▶ _SHORT EXERCISE_:
Repeat the whole listing below, word for word.

▶ _RECORDS SHOWN_:
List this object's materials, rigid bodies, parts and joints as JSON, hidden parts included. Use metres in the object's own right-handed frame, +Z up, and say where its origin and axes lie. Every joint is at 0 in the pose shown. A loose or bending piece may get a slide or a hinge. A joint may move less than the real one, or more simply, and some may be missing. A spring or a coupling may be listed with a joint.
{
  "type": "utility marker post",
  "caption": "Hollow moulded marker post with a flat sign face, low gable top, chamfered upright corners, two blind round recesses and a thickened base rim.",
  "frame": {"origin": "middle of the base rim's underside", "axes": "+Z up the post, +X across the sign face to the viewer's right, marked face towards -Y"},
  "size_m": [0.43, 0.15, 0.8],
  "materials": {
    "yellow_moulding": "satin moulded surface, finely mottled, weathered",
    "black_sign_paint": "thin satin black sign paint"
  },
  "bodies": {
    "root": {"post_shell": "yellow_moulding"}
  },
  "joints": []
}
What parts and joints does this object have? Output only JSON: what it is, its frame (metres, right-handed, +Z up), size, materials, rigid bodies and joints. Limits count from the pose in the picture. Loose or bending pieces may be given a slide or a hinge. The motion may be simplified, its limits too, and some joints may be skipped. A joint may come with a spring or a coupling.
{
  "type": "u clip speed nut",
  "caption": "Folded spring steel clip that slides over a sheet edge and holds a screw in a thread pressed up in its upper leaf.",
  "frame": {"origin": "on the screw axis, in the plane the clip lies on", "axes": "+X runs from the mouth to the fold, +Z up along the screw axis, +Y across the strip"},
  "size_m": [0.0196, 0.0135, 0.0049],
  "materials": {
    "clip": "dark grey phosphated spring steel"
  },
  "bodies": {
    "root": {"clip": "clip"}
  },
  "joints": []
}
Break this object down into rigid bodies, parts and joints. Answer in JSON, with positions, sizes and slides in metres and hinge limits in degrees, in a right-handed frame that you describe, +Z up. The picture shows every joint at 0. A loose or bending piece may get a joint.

▶ _RESULT_:
List this object's materials, rigid bodies, parts and joints as JSON, hidden parts included. Use metres in the object's own right-handed frame, +Z up, and say where its origin and axes lie. Every joint is at 0 in the pose shown. A loose or bending piece may get a slide or a hinge. A joint may move less than the real one, or more simply, and some may be missing. A spring or a coupling may be listed with a joint.
{
  "type": "utility marker post",
  "caption": "Hollow moulded marker post with a flat sign face, low gable top, chamfered upright corners, two blind round recesses and a thickened base rim.",
  "frame": {"origin": "middle of the base rim's underside", "axes": "+Z up the post, +X across the sign face to the viewer's right, marked face towards -Y"},
  "size_m": [0.43, 0.15, 0.8],
  "materials": {
    "yellow_moulding": "satin moulded surface, finely mottled, weathered",
    "black_sign_paint": "thin satin black sign paint"
  },
  "bodies": {
    "root": {"post_shell": "yellow_moulding"}
  },
  "joints": []
}
What parts and joints does this object have? Output only JSON: what it is, its frame (metres, right-handed, +Z up), size, materials, rigid bodies and joints. Limits count from the pose in the picture. Loose or bending pieces may be given a slide or a hinge. The motion may be simplified, its limits too, and some joints may be skipped. A joint may come with a spring or a coupling.
{
  "type": "u clip speed nut",
  "caption": "Folded spring steel clip that slides over a sheet edge and holds a screw in a thread pressed up in its upper leaf.",
  "frame": {"origin": "on the screw axis, in the plane the clip lies on", "axes": "+X runs from the mouth to the fold, +Z up along the screw axis, +Y across the strip"},
  "size_m": [0.0196, 0.0135, 0.0049],
  "materials": {
    "clip": "dark grey phosphated spring steel"
  },
  "bodies": {
    "root": {"clip": "clip"}
  },
  "joints": []
}
Break this object down into rigid bodies, parts and joints. Answer in JSON, with positions, sizes and slides in metres and hinge limits in degrees, in a right-handed frame that you describe, +Z up. The picture shows every joint at 0. A loose or bending piece may get a joint.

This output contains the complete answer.